PROBLEM TO SOLVE -> Would you quote the material below from its first line through the line containing "of the hearth.", exactly and with both ends included?

RECORDED DATA ->
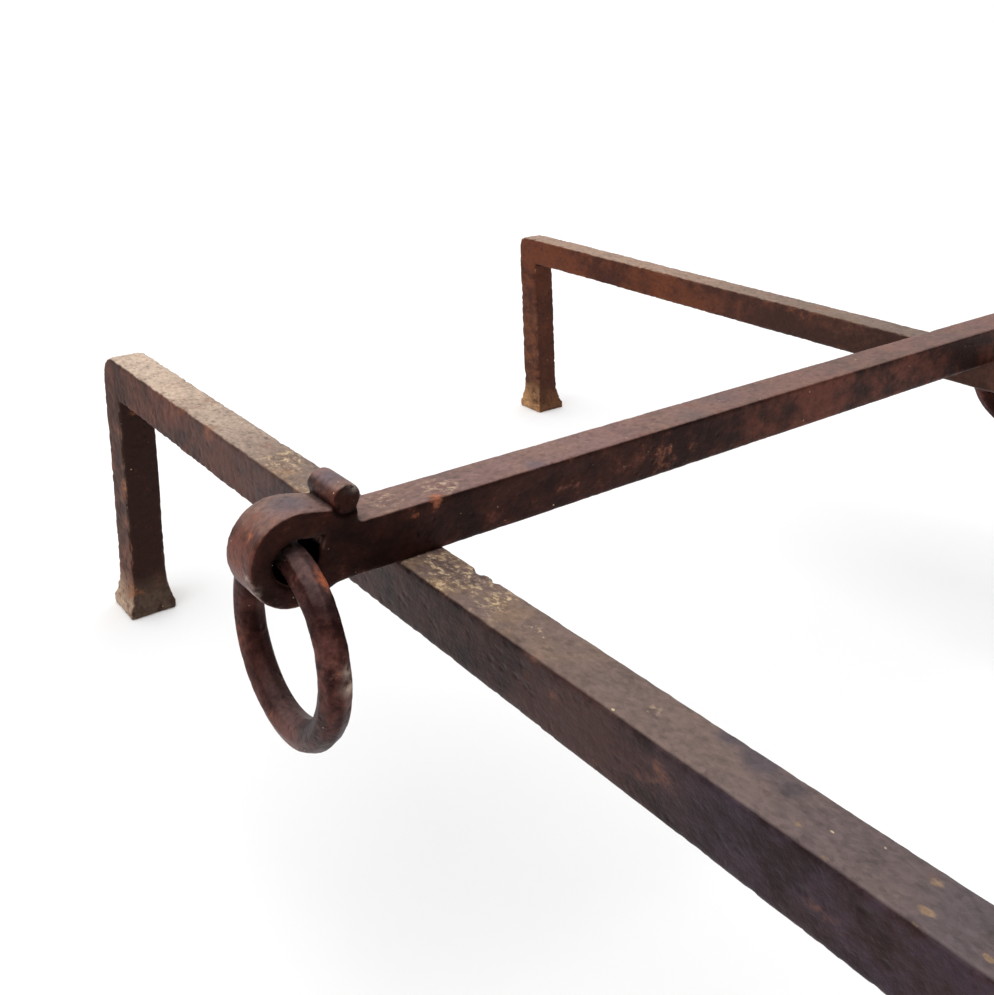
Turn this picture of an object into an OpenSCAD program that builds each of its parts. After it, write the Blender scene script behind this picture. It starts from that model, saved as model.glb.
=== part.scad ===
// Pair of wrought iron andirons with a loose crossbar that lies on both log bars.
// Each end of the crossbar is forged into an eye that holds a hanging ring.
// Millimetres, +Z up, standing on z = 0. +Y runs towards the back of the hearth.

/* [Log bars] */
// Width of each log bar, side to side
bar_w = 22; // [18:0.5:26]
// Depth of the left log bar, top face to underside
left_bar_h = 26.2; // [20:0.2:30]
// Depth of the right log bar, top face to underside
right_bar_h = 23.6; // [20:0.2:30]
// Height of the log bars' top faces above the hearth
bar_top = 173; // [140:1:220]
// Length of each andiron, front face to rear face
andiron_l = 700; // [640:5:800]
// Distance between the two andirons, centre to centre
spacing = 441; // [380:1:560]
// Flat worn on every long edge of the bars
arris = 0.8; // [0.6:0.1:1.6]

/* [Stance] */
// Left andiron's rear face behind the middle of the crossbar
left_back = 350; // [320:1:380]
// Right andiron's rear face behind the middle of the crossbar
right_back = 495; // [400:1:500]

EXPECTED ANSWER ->
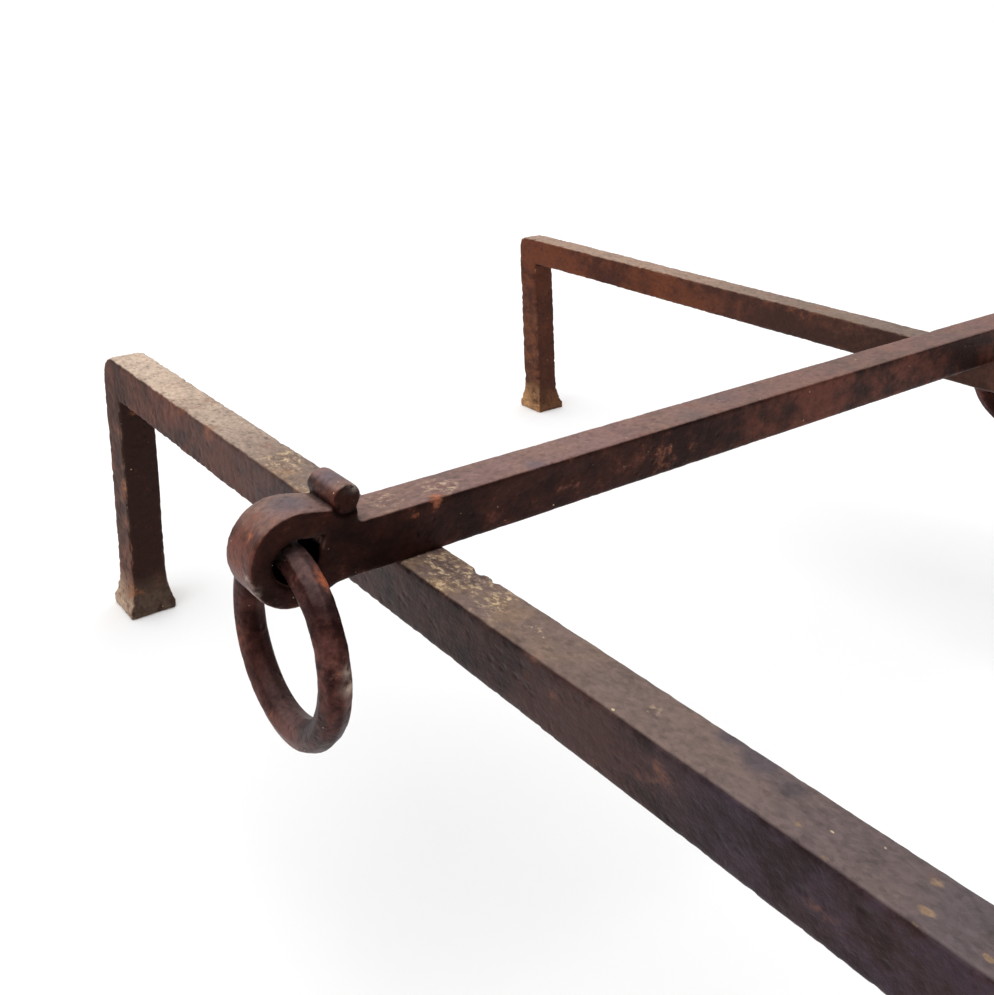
Turn this picture of an object into an OpenSCAD program that builds each of its parts. After it, write the Blender scene script behind this picture. It starts from that model, saved as model.glb.
=== part.scad ===
// Pair of wrought iron andirons with a loose crossbar that lies on both log bars.
// Each end of the crossbar is forged into an eye that holds a hanging ring.
// Millimetres, +Z up, standing on z = 0. +Y runs towards the back of the hearth.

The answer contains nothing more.